§ **Challenge**: The listing beneath should be written out in full, exactly as shown.

§ **Source excerpt**:

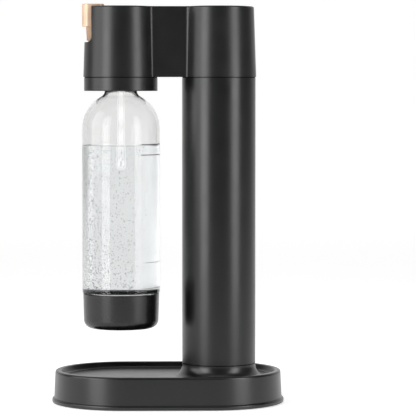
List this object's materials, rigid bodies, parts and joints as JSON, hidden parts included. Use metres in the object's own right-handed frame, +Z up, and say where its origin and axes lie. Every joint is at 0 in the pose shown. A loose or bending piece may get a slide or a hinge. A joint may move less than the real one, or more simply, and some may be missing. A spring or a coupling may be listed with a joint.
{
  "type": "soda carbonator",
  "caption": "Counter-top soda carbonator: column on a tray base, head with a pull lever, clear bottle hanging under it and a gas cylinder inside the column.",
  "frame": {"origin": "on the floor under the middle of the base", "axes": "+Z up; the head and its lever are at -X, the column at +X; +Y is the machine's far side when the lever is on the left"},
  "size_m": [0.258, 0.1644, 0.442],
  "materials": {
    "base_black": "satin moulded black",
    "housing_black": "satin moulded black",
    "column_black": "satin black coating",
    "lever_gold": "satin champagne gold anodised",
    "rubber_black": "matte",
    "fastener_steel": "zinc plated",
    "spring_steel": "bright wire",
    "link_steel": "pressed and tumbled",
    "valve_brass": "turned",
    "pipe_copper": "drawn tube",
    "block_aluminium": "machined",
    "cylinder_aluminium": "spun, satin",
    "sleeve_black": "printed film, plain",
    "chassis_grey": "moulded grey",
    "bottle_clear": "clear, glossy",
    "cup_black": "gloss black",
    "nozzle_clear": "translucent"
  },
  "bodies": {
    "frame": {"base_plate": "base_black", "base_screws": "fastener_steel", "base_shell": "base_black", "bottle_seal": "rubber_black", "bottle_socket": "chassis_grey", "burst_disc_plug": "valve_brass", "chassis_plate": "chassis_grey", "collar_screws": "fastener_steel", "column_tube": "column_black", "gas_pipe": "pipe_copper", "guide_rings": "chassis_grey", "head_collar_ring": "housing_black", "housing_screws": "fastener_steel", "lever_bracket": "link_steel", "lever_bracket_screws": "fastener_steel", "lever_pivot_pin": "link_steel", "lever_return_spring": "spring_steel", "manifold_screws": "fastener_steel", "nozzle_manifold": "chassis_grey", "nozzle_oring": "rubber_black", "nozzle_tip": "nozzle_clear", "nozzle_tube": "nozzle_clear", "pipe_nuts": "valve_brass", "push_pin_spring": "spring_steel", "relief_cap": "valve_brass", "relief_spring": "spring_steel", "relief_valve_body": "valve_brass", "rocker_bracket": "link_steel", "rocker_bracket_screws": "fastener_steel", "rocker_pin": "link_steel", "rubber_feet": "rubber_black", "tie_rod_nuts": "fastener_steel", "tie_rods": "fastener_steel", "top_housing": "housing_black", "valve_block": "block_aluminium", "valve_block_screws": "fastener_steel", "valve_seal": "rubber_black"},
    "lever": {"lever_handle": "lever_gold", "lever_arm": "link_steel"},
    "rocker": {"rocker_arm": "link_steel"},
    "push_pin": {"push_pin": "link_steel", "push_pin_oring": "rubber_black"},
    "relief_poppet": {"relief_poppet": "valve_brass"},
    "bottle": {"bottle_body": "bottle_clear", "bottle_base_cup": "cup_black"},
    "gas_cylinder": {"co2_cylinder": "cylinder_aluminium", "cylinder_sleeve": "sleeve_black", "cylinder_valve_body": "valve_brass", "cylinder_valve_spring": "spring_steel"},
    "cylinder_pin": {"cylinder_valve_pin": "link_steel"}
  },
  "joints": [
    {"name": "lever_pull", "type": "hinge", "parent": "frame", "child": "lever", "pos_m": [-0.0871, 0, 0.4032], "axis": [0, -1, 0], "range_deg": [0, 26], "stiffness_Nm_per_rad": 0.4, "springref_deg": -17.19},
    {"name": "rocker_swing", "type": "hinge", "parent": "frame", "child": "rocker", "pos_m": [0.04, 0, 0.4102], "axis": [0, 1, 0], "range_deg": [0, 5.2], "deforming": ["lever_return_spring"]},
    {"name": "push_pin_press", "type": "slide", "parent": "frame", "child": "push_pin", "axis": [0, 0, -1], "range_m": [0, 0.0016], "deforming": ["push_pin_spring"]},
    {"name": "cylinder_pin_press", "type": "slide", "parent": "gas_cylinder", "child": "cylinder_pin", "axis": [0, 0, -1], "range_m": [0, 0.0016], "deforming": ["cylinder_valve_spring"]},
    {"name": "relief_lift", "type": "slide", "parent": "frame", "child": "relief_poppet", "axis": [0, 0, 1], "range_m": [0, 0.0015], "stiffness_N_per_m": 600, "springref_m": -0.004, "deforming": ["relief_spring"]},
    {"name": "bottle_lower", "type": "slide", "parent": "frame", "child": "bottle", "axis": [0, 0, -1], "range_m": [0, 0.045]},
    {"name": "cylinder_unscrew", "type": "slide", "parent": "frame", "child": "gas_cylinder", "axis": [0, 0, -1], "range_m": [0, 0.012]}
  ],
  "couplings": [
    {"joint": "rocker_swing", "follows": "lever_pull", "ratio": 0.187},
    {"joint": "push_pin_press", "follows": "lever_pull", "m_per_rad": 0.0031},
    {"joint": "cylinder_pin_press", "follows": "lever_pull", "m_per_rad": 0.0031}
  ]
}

§ **Task answer**:
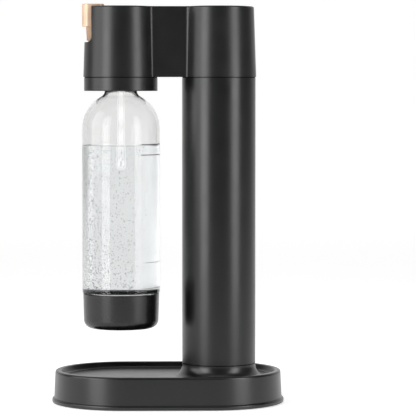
List this object's materials, rigid bodies, parts and joints as JSON, hidden parts included. Use metres in the object's own right-handed frame, +Z up, and say where its origin and axes lie. Every joint is at 0 in the pose shown. A loose or bending piece may get a slide or a hinge. A joint may move less than the real one, or more simply, and some may be missing. A spring or a coupling may be listed with a joint.
{
  "type": "soda carbonator",
  "caption": "Counter-top soda carbonator: column on a tray base, head with a pull lever, clear bottle hanging under it and a gas cylinder inside the column.",
  "frame": {"origin": "on the floor under the middle of the base", "axes": "+Z up; the head and its lever are at -X, the column at +X; +Y is the machine's far side when the lever is on the left"},
  "size_m": [0.258, 0.1644, 0.442],
  "materials": {
    "base_black": "satin moulded black",
    "housing_black": "satin moulded black",
    "column_black": "satin black coating",
    "lever_gold": "satin champagne gold anodised",
    "rubber_black": "matte",
    "fastener_steel": "zinc plated",
    "spring_steel": "bright wire",
    "link_steel": "pressed and tumbled",
    "valve_brass": "turned",
    "pipe_copper": "drawn tube",
    "block_aluminium": "machined",
    "cylinder_aluminium": "spun, satin",
    "sleeve_black": "printed film, plain",
    "chassis_grey": "moulded grey",
    "bottle_clear": "clear, glossy",
    "cup_black": "gloss black",
    "nozzle_clear": "translucent"
  },
  "bodies": {
    "frame": {"base_plate": "base_black", "base_screws": "fastener_steel", "base_shell": "base_black", "bottle_seal": "rubber_black", "bottle_socket": "chassis_grey", "burst_disc_plug": "valve_brass", "chassis_plate": "chassis_grey", "collar_screws": "fastener_steel", "column_tube": "column_black", "gas_pipe": "pipe_copper", "guide_rings": "chassis_grey", "head_collar_ring": "housing_black", "housing_screws": "fastener_steel", "lever_bracket": "link_steel", "lever_bracket_screws": "fastener_steel", "lever_pivot_pin": "link_steel", "lever_return_spring": "spring_steel", "manifold_screws": "fastener_steel", "nozzle_manifold": "chassis_grey", "nozzle_oring": "rubber_black", "nozzle_tip": "nozzle_clear", "nozzle_tube": "nozzle_clear", "pipe_nuts": "valve_brass", "push_pin_spring": "spring_steel", "relief_cap": "valve_brass", "relief_spring": "spring_steel", "relief_valve_body": "valve_brass", "rocker_bracket": "link_steel", "rocker_bracket_screws": "fastener_steel", "rocker_pin": "link_steel", "rubber_feet": "rubber_black", "tie_rod_nuts": "fastener_steel", "tie_rods": "fastener_steel", "top_housing": "housing_black", "valve_block": "block_aluminium", "valve_block_screws": "fastener_steel", "valve_seal": "rubber_black"},
    "lever": {"lever_handle": "lever_gold", "lever_arm": "link_steel"},
    "rocker": {"rocker_arm": "link_steel"},
    "push_pin": {"push_pin": "link_steel", "push_pin_oring": "rubber_black"},
    "relief_poppet": {"relief_poppet": "valve_brass"},
    "bottle": {"bottle_body": "bottle_clear", "bottle_base_cup": "cup_black"},
    "gas_cylinder": {"co2_cylinder": "cylinder_aluminium", "cylinder_sleeve": "sleeve_black", "cylinder_valve_body": "valve_brass", "cylinder_valve_spring": "spring_steel"},
    "cylinder_pin": {"cylinder_valve_pin": "link_steel"}
  },
  "joints": [
    {"name": "lever_pull", "type": "hinge", "parent": "frame", "child": "lever", "pos_m": [-0.0871, 0, 0.4032], "axis": [0, -1, 0], "range_deg": [0, 26], "stiffness_Nm_per_rad": 0.4, "springref_deg": -17.19},
    {"name": "rocker_swing", "type": "hinge", "parent": "frame", "child": "rocker", "pos_m": [0.04, 0, 0.4102], "axis": [0, 1, 0], "range_deg": [0, 5.2], "deforming": ["lever_return_spring"]},
    {"name": "push_pin_press", "type": "slide", "parent": "frame", "child": "push_pin", "axis": [0, 0, -1], "range_m": [0, 0.0016], "deforming": ["push_pin_spring"]},
    {"name": "cylinder_pin_press", "type": "slide", "parent": "gas_cylinder", "child": "cylinder_pin", "axis": [0, 0, -1], "range_m": [0, 0.0016], "deforming": ["cylinder_valve_spring"]},
    {"name": "relief_lift", "type": "slide", "parent": "frame", "child": "relief_poppet", "axis": [0, 0, 1], "range_m": [0, 0.0015], "stiffness_N_per_m": 600, "springref_m": -0.004, "deforming": ["relief_spring"]},
    {"name": "bottle_lower", "type": "slide", "parent": "frame", "child": "bottle", "axis": [0, 0, -1], "range_m": [0, 0.045]},
    {"name": "cylinder_unscrew", "type": "slide", "parent": "frame", "child": "gas_cylinder", "axis": [0, 0, -1], "range_m": [0, 0.012]}
  ],
  "couplings": [
    {"joint": "rocker_swing", "follows": "lever_pull", "ratio": 0.187},
    {"joint": "push_pin_press", "follows": "lever_pull", "m_per_rad": 0.0031},
    {"joint": "cylinder_pin_press", "follows": "lever_pull", "m_per_rad": 0.0031}
  ]
}